Access includes an opportunity to view the copyrighted work. See Ferguson v. Nat’l Broadcasting Co., 584 F.2d 111, 113 (5th Cir. 1978). The “mere possibility” of access is not sufficient to satisfy a plaintiff’s burden of showing a defendant’s access once a defendant denies copying, and denies having access to plaintiff’s work. See id. For a finding of access, there must be a reasonable possibility of access, not a just bare possibility. See id. Access can not be comprised of speculation or conjecture. See id. In some situations, evidence of possession of a plaintiff’s work by a third party with whom the plaintiff and defendant dealt is sufficient to establish defendant’s access. See Kamar Int’l, Inc. v. Russ Berrie and Co., 657 F.2d 1059, 1062 (9th Cir. 1981).

Based on the summary judgment evidence on file, the Court finds Plaintiff has failed to show there is a material dispute of fact as to whether Defendants had access to her song. As to Seskin’s access to Plaintiff’s song at the Kerville Folk Festival, the Court is of the opinion that the affidavit of Rob Kennedy, a nonparty to this suit and the producer of the Festival, conclusively indicates that Seskin did not have the opportunity to have access to Plaintiff’s song. According to Kennedy, Kennedy receives, listens to, and narrows the entries down to the list of finalists who perform at the Festival. Kennedy Aff. at P 4. Once the finalists are selected, Kennedy then returns all of the participating songs to the entrants along with a letter announcing the finalists. Id Seskin did not participate in the process of narrowing down the finalists during any of the years that Plaintiff submitted her song, nor did Seskin participate at any time in judging, evaluating or critiquing the materials submitted. Id. at P 6; see also Seskin Supp. Aff. at P 1. In addition, Plaintiff’s name is not on the list of finalists selected from the years 1990 to 1997, so Seskin could not have heard Plaintiff’s tape played as one of the finalists. Therefore, the Court finds that regardless of Seskin’s attendance at the Festival, Plaintiff has failed to demonstrate that Seskin had a reasonable possibility of access to her song at the Festival.
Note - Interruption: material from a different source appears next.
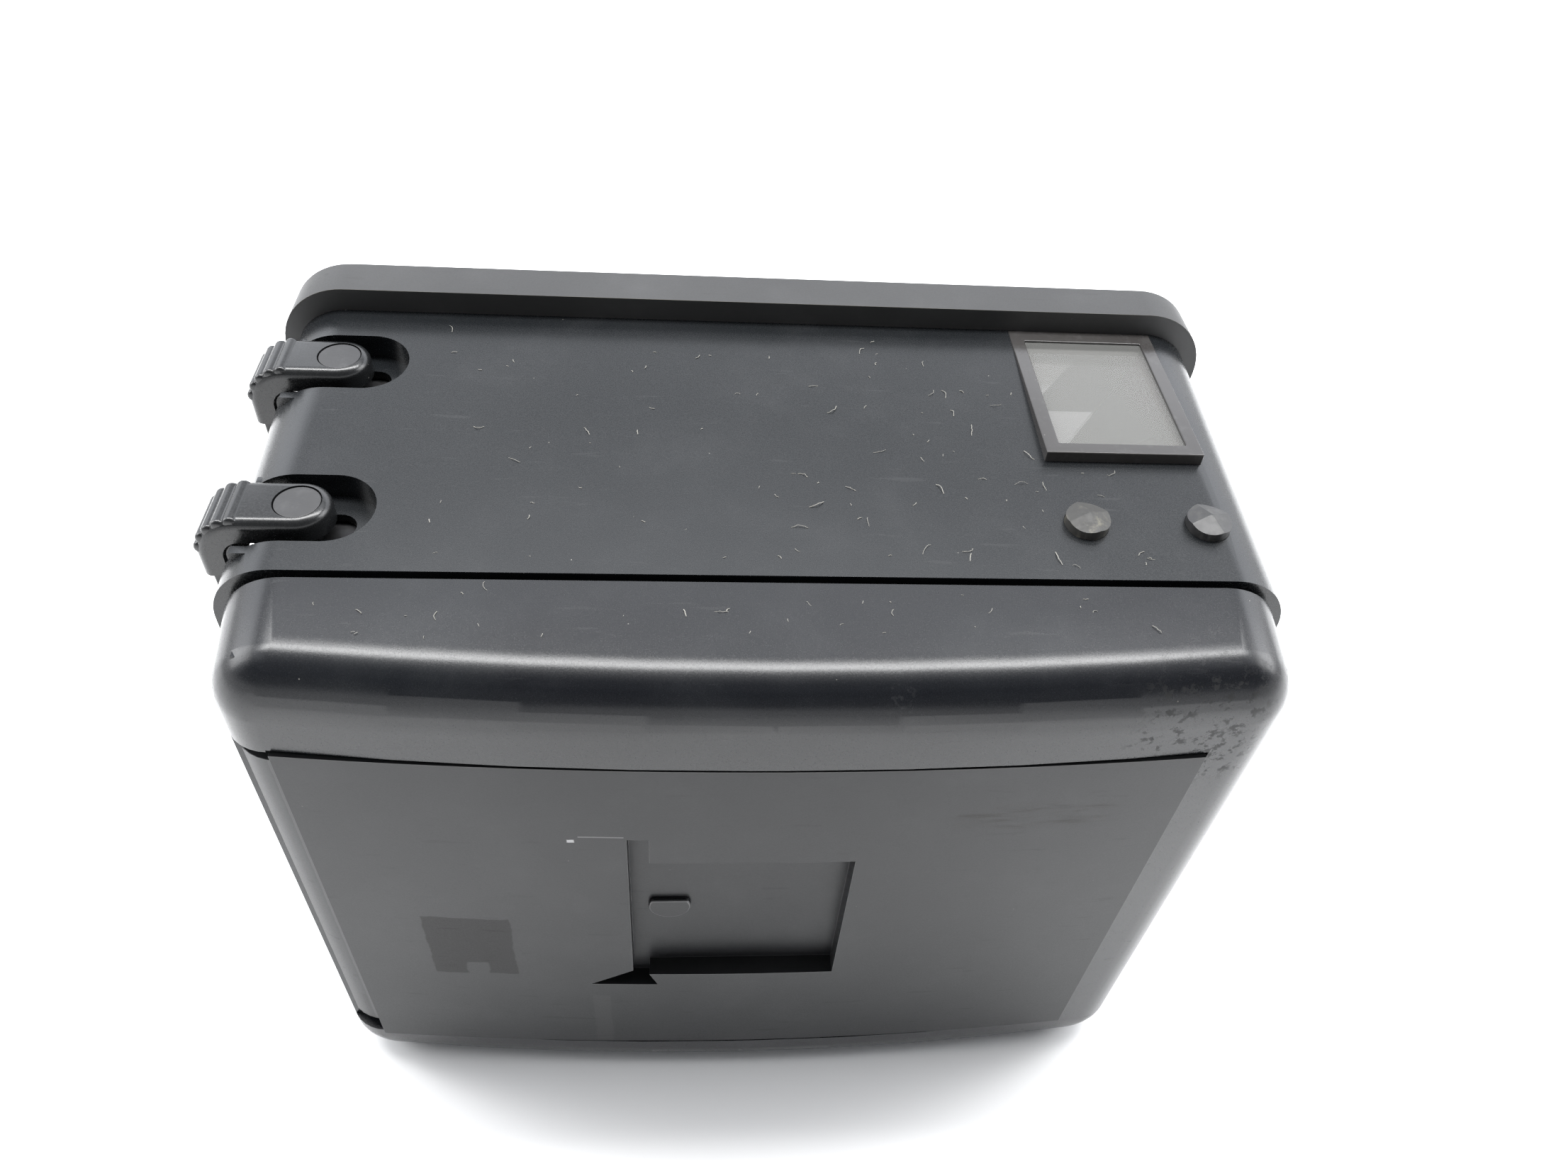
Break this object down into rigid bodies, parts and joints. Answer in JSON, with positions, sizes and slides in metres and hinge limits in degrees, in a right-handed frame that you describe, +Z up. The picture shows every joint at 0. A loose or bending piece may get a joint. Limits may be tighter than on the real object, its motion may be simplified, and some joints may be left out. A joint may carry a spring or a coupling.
{
  "type": "roll-film magazine",
  "caption": "Roll-film magazine for a medium-format camera: hinged back with memo holder and stored dark slide, sliding latches, display with buttons, film insert and gear drive.",
  "frame": {"origin": "on the resting plane, mid-width of the housing, half-way between the door seam and the mount flange", "axes": "+X to the right seen from the door, +Y towards the camera through the mount flange, +Z up"},
  "size_m": [0.1401, 0.0756, 0.1074],
  "materials": {
    "shell_black": "satin black paint, lightly dusty",
    "flange_black": "satin black paint",
    "door_black": "satin black paint, scuffed at the edges",
    "cover_black": "fine satin black with glue marks",
    "latch_black": "smooth black moulding",
    "grip_black": "matt black moulding",
    "bezel_black": "glossy dark bezel",
    "window_clear": "clear window",
    "lcd_grey": "blank grey-green liquid crystal glass",
    "zebra_strip": "striped contact rubber",
    "button_rubber": "worn dark rubber",
    "foam_black": "black foam",
    "frame_black": "flocked matt black",
    "mask_black": "matt black",
    "insert_grey": "dark grey paint",
    "core_black": "matt black moulding",
    "steel": "turned steel",
    "spring_steel": "bright spring steel",
    "roller_chrome": "polished",
    "spool_black": "moulded black",
    "gear_brass": "cut brass",
    "gear_nylon": "natural nylon",
    "board_green": "green circuit board",
    "contact_gold": "plated contacts",
    "cell_steel": "bright can",
    "blade_black": "thin black steel",
    "screw_black": "blackened steel",
    "block_black": "matt black moulding"
  },
  "bodies": {
    "housing": {"housing_shell": "shell_black", "mount_flange": "flange_black", "inner_frame": "frame_black", "gate_mask": "mask_black", "slide_light_seal": "foam_black", "lcd_bezel": "bezel_black", "lcd_window": "window_clear", "lcd_panel": "lcd_grey", "lcd_contact_strips": "zebra_strip", "circuit_board": "board_green", "coin_cell": "cell_steel", "cell_clip": "contact_gold", "dome_switches": "steel", "contact_block": "block_black", "contact_pins": "contact_gold", "flange_screws": "screw_black", "hinge_pin": "steel", "door_light_seal": "foam_black", "insert_base_plate": "insert_grey", "insert_top_plate": "insert_grey", "insert_core": "core_black", "insert_screws": "steel", "pressure_springs": "spring_steel", "roller_shafts": "steel", "supply_stud": "steel", "gear_shafts": "steel", "stud_springs": "spring_steel", "latch_springs": "spring_steel"},
    "rear_door": {"rear_door": "door_black", "back_cover_plate": "cover_black", "memo_spring": "cover_black", "plate_screws": "screw_black", "door_catch": "steel", "insert_hold_springs": "spring_steel"},
    "dark_slide": {"dark_slide_blade": "blade_black", "dark_slide_handle": "door_black"},
    "front_latch": {"front_latch_head": "latch_black", "front_latch_grip": "grip_black", "front_latch_pin": "latch_black", "front_latch_slider": "steel"},
    "rear_latch": {"rear_latch_head": "latch_black", "rear_latch_grip": "grip_black", "rear_latch_pin": "latch_black", "rear_latch_slider": "steel"},
    "left_button": {"button_left": "button_rubber"},
    "right_button": {"button_right": "button_rubber"},
    "supply_reel": {"supply_spool": "spool_black"},
    "take_up_reel": {"take_up_spool": "spool_black", "take_up_gear": "gear_brass"},
    "idler": {"idler_gear": "gear_nylon"},
    "drive": {"drive_gear": "gear_brass"},
    "left_roller": {"guide_roller_left": "roller_chrome"},
    "right_roller": {"guide_roller_right": "roller_chrome"},
    "left_stud": {"upper_stud_left": "steel"},
    "right_stud": {"upper_stud_right": "steel"},
    "film_presser": {"pressure_plate": "mask_black"}
  },
  "joints": [
    {"name": "door_hinge", "type": "hinge", "parent": "housing", "child": "rear_door", "pos_m": [0.0672, -0.0251, 0.052], "axis": [0, 0, 1], "range_deg": [0, 120]},
    {"name": "dark_slide_pull", "type": "slide", "parent": "rear_door", "child": "dark_slide", "axis": [-1, 0, 0], "range_m": [0, 0.11]},
    {"name": "front_latch_slide", "type": "slide", "parent": "housing", "child": "front_latch", "axis": [1, 0, 0], "range_m": [0, 0.004], "stiffness_N_per_m": 400, "springref_m": -0.003, "deforming": ["latch_springs"]},
    {"name": "rear_latch_slide", "type": "slide", "parent": "housing", "child": "rear_latch", "axis": [1, 0, 0], "range_m": [0, 0.004], "stiffness_N_per_m": 400, "springref_m": -0.003, "deforming": ["latch_springs"]},
    {"name": "left_button_press", "type": "slide", "parent": "housing", "child": "left_button", "axis": [0, 0, -1], "range_m": [0, 0.0008], "stiffness_N_per_m": 600, "springref_m": -0.0005},
    {"name": "right_button_press", "type": "slide", "parent": "housing", "child": "right_button", "axis": [0, 0, -1], "range_m": [0, 0.0008], "stiffness_N_per_m": 600, "springref_m": -0.0005},
    {"name": "supply_reel_turn", "type": "hinge", "parent": "housing", "child": "supply_reel", "pos_m": [0.0466, -0.0019, 0.04895], "axis": [0, 0, 1], "continuous": true},
    {"name": "take_up_turn", "type": "hinge", "parent": "housing", "child": "take_up_reel", "pos_m": [-0.0466, -0.0019, 0.04895], "axis": [0, 0, 1], "continuous": true},
    {"name": "idler_turn", "type": "hinge", "parent": "housing", "child": "idler", "pos_m": [-0.03108, 0.01313, 0.0084], "axis": [0, 0, 1], "continuous": true},
    {"name": "drive_turn", "type": "hinge", "parent": "housing", "child": "drive", "pos_m": [-0.02016, 0.0237, 0.0084], "axis": [0, 0, 1], "continuous": true},
    {"name": "left_roller_turn", "type": "hinge", "parent": "housing", "child": "left_roller", "pos_m": [-0.0416, 0.0155, 0.04895], "axis": [0, 0, 1], "continuous": true},
    {"name": "right_roller_turn", "type": "hinge", "parent": "housing", "child": "right_roller", "pos_m": [0.0416, 0.0155, 0.04895], "axis": [0, 0, 1], "continuous": true},
    {"name": "left_stud_lift", "type": "slide", "parent": "housing", "child": "left_stud", "axis": [0, 0, 1], "range_m": [0, 0.0022], "stiffness_N_per_m": 300, "springref_m": -0.002, "deforming": ["stud_springs"]},
    {"name": "right_stud_lift", "type": "slide", "parent": "housing", "child": "right_stud", "axis": [0, 0, 1], "range_m": [0, 0.0022], "stiffness_N_per_m": 300, "springref_m": -0.002, "deforming": ["stud_springs"]},
    {"name": "pressure_plate_give", "type": "slide", "parent": "housing", "child": "film_presser", "axis": [0, -1, 0], "range_m": [0, 0.001], "stiffness_N_per_m": 500, "springref_m": -0.001, "deforming": ["pressure_springs"]}
  ],
  "couplings": [
    {"joint": "idler_turn", "follows": "take_up_turn", "ratio": -1.7},
    {"joint": "drive_turn", "follows": "take_up_turn", "ratio": 1.8889}
  ]
}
The Court is also of the opinion that in light of Defendants’ additional summary judgment evidence Plaintiff’s second argument, that Cox gave Hobbs a copy of Plaintiff’s song who then gave a copy to Seskin, also fails. In the Court’s March 18 Order, the Court found that “this theory of exchanges, coupled with Seskin’s presence at the Festival in 1991, is sufficient to demonstrate a material dispute of fact as to the reasonable possibility of access.” March 18 Order at 7. However, because the Court no longer finds that there is a reasonable possibility that Seskin had access to Plaintiff’s song at the Festival, the Court is of the opinion that Plaintiff’s theory of exchanges alone does not rise to the level of demonstrating a reasonable possibility of access. 5 In addition, John Hobbs’ affidavit, along with the undisputed affidavits of Seskin and Cox, indicates that Hobbs “never received a tape containing any song by [Plaintiff] from anyone, including Defendant Steve Cox.” Hobbs Aff. at P 3; see also Cox Aff. at P 2; Seskin Aff. Hobbs further indicates that he “was unaware of Suzane McKinley and her song entitled “I Think About You” until after this lawsuit was filed, [and he] did not give any song written by [Plaintiff] to anyone, including Mr. Schlitz, Mr. Seskin or Mr. Raye.” Hobbs Aff. PP 3-4.
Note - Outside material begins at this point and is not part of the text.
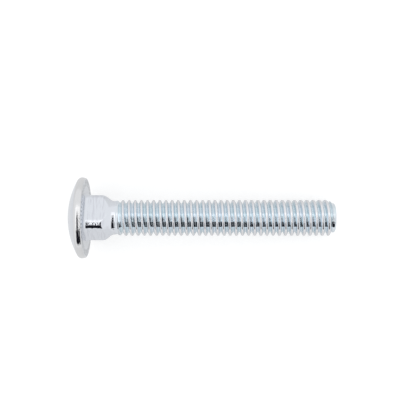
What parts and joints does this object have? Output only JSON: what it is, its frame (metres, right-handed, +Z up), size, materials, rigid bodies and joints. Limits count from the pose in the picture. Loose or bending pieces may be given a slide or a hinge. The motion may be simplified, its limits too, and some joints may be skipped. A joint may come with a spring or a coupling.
{
  "type": "carriage bolt",
  "caption": "Round-head, square-neck bolt with a shallow domed head and a fully threaded shank, zinc plated.",
  "frame": {"origin": "on the surface that the bolt lies on, under the middle of its bounding box", "axes": "+Z up; the bolt lies in the XZ plane with its head at -X and its threaded end towards +X, sloping 5.26 degrees down to that end because it rests on the rim of its head and the end of its thread"},
  "size_m": [0.069, 0.021, 0.021],
  "materials": {
    "zinc_plating": "bright zinc plating on steel with a clear, faintly blue passivated skin"
  },
  "bodies": {
    "root": {"carriage_bolt": "zinc_plating"}
  },
  "joints": []
}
For the reasons set forth above, the Court is of the opinion that Plaintiff has failed to show that Defendants had a reasonable possibility of access to Plaintiff’s song. Defendants’ Second Motion for Summary Judgment should be GRANTED.

Signed this 22nd of January, 1999.

So Ordered.




1 By Order dated December 18, 1998, the Court granted Defendants leave to file their Second Motion for Summary Judgment. In that Order, the Court limited the parties briefing to the issue of Defendants’ accessibility to Plaintiff’s song, “I Think About You.”

2 See the Court’s March 18 Order for a recital of the factual background in this case.

3 Plaintiff alleges that she gave Cox a copy of her tape at K-Mart when Collin Raye was signing autographs. McKinley Dep. at 82-83.

4 See the March 10 Order for the copyright infringement standard.

5 As support for Plaintiff’s position, Plaintiff relies upon cases holding that evidence of a third-party with whom both the plaintiff and defendant were dealing with and who had possession of plaintiff’s work is sufficient to establish access by the defendant. See, e.g., Kamar International, Inc. v. Russ Berrie and Co., 657 F.2d 1059, 1062 (9th Cir, 1981); Zervitz v. Hollywood Pictures, Inc. 989 F. Supp. 727, 728-29 (D.Md. 1995) However, as Defendant correctly points out, these cases differ from the situation in the present case. In those cases, unlike in the present case, there was some direct business or social connection between a person with access to the plaintiff’s copyrighted work and the maker of the allegedly infringing work.